### [Information supplied]
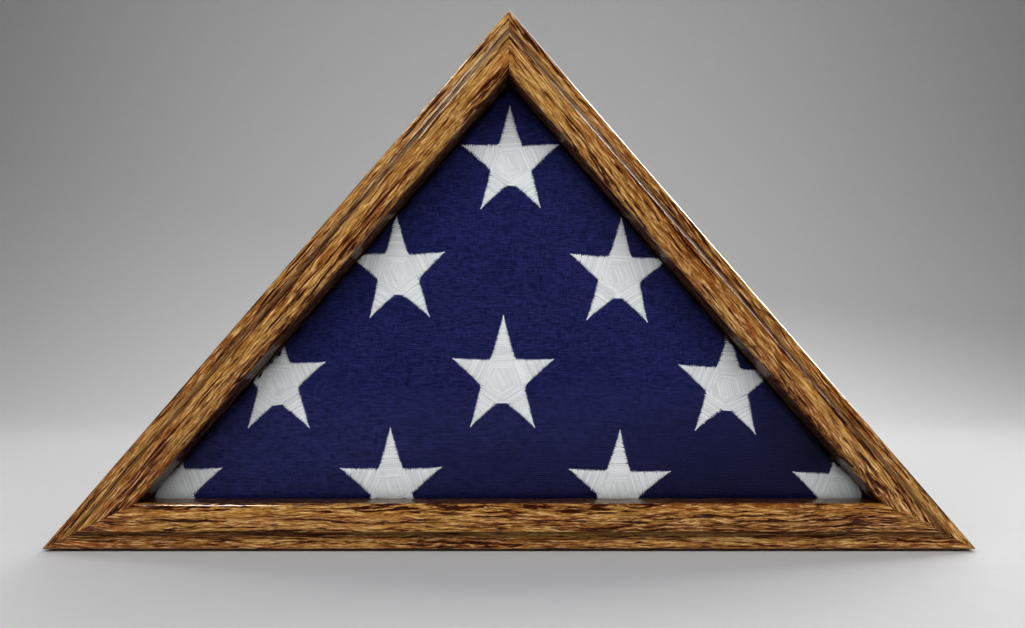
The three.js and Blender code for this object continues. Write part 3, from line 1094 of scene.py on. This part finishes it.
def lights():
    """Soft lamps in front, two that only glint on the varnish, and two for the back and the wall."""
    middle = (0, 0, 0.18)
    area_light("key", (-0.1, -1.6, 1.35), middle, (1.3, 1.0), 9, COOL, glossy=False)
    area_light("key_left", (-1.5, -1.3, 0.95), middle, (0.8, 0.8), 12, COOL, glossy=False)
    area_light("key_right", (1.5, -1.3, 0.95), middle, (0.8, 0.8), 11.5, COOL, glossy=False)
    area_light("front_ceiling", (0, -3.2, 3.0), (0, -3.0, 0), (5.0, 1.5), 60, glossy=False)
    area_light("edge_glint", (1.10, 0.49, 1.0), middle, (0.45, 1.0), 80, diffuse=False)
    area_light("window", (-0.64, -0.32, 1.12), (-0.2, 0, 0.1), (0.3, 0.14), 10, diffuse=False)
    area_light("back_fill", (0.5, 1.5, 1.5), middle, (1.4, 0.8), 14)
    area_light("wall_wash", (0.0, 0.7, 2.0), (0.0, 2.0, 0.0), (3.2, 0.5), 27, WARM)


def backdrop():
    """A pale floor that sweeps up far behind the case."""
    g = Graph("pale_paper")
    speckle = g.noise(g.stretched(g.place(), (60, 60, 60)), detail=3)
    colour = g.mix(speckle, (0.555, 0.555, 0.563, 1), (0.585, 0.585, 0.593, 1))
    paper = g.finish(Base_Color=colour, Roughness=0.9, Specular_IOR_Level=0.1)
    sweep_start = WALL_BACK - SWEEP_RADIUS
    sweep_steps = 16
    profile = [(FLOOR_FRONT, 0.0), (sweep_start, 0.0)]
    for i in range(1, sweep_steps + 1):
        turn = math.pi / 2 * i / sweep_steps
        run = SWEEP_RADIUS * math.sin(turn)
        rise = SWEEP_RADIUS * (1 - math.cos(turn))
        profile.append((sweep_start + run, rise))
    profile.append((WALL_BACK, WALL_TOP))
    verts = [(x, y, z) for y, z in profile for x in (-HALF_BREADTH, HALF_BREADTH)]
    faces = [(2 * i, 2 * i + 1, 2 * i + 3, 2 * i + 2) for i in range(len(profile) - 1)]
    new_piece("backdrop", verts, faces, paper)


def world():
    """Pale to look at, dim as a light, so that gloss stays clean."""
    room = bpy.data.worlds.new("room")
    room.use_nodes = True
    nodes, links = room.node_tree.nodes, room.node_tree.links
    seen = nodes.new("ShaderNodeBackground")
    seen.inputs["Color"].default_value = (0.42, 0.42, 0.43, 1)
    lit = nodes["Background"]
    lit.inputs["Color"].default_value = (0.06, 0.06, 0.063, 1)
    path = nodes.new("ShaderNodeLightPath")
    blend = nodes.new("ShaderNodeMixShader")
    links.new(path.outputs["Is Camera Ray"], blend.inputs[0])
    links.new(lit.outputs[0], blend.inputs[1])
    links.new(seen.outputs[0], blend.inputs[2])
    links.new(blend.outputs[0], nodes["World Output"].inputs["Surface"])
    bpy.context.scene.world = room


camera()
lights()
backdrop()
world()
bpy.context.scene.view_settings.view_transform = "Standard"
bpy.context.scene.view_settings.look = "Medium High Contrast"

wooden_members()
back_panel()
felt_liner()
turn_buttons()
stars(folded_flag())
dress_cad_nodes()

### [Task to carry out]
How many lines of the listing include the string "scene"? Answer with the number alone.

### [Written answer]
4